Mais comme le dit Connie Walker, du NOIRLab et qui a co-dirigé la rédaction de ce rapport : « La seule façon de supprimer l’impact des constellations de satellites sur les télescopes optiques et infra-rouge c’est de ne pas en lancer du tout, zéro! ». Il aurait pu être intéressant de commencer par là dans les recommandations, sans devoir accepter le fait accompli imposé par une poignée de milliardaires qui profitent de l’absence de régulation nationale ou internationale sur la luminosité maximale des satellites…
NOIRLab et l’American Astronomical Society ont prévu un nouveau rendez-vous l’année prochaine pour soulever les problèmes législatifs et politiques entourant les mégaconstellations. D’ici là, le groupe de conseil scientifique JASON, qui regroupe d’éminents physiciens américains et qui est également en train de travailler sur le sujet, aura rendu son rapport à la NSF. On peut craindre hélas qu’il ne soit pas beaucoup plus mordant envers Elon, Jeff et consorts.

Illustrations 

1) Vue d'artiste de la surpopulation de satellites (NOIRLab)

2) Trainées de satellites Starlink sur des poses multiples de 30 minutes au dessus du Canyon Bryce (Spencer Camera and Photo)
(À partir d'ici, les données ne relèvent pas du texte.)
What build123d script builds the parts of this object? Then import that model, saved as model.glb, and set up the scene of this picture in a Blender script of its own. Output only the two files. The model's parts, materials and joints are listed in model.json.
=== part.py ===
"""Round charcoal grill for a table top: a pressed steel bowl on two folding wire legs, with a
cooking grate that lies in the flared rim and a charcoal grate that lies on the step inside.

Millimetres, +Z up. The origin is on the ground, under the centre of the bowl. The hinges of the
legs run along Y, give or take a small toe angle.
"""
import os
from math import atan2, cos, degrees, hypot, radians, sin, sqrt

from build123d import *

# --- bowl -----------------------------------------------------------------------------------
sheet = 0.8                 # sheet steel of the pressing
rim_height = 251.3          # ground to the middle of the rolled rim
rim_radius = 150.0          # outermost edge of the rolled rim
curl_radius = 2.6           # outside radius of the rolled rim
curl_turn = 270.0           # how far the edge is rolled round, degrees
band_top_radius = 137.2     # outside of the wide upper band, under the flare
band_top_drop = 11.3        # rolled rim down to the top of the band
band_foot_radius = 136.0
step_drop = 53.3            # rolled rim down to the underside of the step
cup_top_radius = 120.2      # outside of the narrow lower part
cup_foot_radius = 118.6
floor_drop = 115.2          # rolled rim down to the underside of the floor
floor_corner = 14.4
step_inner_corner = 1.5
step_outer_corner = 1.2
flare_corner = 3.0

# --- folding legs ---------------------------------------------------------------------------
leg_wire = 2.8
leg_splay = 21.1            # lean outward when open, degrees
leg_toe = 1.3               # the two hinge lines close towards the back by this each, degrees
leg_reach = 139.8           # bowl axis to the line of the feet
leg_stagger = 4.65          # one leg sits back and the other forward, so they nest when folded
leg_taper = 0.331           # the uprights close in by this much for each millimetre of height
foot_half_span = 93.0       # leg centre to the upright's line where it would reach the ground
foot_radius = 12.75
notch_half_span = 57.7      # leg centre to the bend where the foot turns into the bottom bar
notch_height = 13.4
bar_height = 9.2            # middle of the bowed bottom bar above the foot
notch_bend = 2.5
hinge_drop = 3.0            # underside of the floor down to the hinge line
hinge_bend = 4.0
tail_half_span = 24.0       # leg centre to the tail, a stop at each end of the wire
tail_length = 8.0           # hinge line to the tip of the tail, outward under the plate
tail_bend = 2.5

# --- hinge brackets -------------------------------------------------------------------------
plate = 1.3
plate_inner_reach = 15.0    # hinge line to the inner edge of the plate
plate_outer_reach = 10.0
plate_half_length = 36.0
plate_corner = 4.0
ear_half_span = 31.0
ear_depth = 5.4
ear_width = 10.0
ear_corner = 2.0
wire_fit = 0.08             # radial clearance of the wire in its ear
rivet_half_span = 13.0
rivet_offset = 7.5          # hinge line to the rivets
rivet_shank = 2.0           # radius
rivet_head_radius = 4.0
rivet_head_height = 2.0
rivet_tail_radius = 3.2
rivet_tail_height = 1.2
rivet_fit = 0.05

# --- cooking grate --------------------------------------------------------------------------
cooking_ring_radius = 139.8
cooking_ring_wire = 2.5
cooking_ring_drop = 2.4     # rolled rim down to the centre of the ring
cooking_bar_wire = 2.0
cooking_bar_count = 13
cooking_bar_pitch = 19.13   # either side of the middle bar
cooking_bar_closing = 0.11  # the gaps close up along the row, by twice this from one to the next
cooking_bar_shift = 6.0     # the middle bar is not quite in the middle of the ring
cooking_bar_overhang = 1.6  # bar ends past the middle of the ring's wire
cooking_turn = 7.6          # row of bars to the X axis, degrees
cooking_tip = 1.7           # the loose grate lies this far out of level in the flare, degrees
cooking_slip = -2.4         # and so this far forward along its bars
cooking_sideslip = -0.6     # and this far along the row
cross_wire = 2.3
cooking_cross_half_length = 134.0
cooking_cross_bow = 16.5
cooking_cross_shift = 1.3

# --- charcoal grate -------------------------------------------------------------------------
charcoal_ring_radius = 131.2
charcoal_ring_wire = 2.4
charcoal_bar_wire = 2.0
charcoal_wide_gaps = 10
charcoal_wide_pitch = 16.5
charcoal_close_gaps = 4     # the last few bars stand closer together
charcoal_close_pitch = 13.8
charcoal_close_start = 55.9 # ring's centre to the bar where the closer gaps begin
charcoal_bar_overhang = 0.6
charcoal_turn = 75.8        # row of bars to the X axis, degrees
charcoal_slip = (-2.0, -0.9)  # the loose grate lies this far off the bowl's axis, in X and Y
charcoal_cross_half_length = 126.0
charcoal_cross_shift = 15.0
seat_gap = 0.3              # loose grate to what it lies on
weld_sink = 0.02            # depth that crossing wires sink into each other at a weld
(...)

3) Image à grand champ (2,3°) de l'imageur Dark Energy Camera monté sur le télescope Víctor Blanco de 4 m de l'InterAmerican Observatory à Cerro Tololo (Chili), prise le 18 novembre 2019 (DECam DELVE Survey/CTIO/AURA/NSF)
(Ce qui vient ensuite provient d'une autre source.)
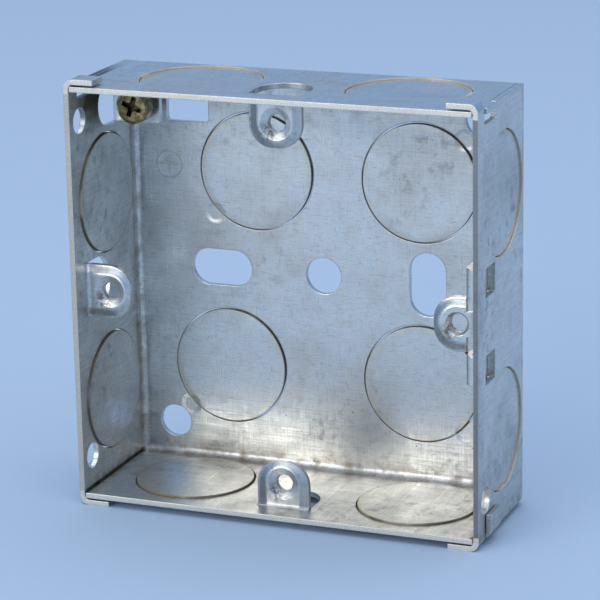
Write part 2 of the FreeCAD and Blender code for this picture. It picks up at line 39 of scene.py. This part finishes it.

4) Simulation du ciel observé durant 10 minutes par l'Observatoire Vera Rubin avec la présence de 47708 satellites lorsque le Soleil atteint -18,4° sous l'horizon (P. Yoachim / U. Washington /
Rubin Observatory)

3 commentaires :

Thierry Grenot a dit…

Bonjour Eric,
je réagis rarement (quoique lecteur assidu de vos posts), mais là... L'ingérence unilatérale de quelques hyper-sociétés pour des impacts clopinettes, c'est vraiment insupportable - dans la même veine que la privatisation (qui ne saurait tarder) de la lune de Mars ou autre satellite. Ce devrait être au minimum un sujet à traiter au préalable à l'ONU, mais on sera devant le fait accompli. En tout cas félicitations pour le signaler dans des termes 'non tièdes'.
Bien à vous
Thierry

Jérémy PINCHON a dit…

C'est vraiment la honte absolue qu'aucun gouvernement n'empêche ces quelques milliardaires mégalos de saloper le ciel nocturne...

C'était à peu près tout ce qui nous restait de potable en terme de patrimoine naturel, et même ça, notre économie capitaliste insensée va réussir à nous le bousiller, c'est tellement triste...
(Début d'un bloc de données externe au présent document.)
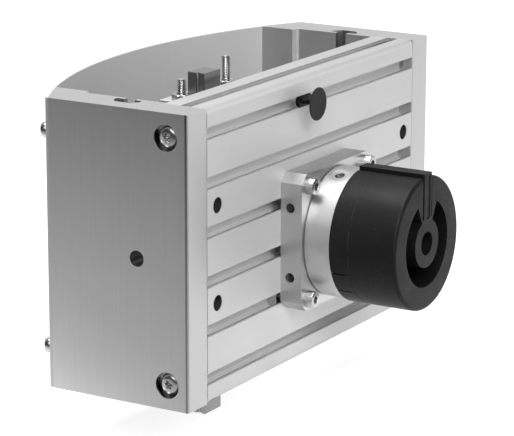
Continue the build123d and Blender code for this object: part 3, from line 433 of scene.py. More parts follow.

Comment c'est possible de ruiner en quelques années seulement, une voûte céleste qui émerveille les humains depuis des dizaines de milliers d'années ? Comment peut-on laisser faire ça ? A quoi servent nos politiques s'ils ne sont même pas foutus de simplement prendre soin de leur maison (même ça ils en sont incapables, j'ai même l'impression que c'est le dernier de leur souci).

Mais en même temps quand je vois que déjà dans la rue, les gens préfèrent jeter leurs détritus par terre, plutôt que dans une poubelle, je me dis qu'on est mal barré quand-même...

L6 Atmo a dit…

Vivement qu'une grosse éruption solaire crame toutes ces daubes et qu'elles se désorbitent! ou si un gentil white hat voulait bien détourner le X37b pour aller les désorbiter in situ, je lui en serai éternellement reconnaissant (et je serai pas le seul vu les coms précédents)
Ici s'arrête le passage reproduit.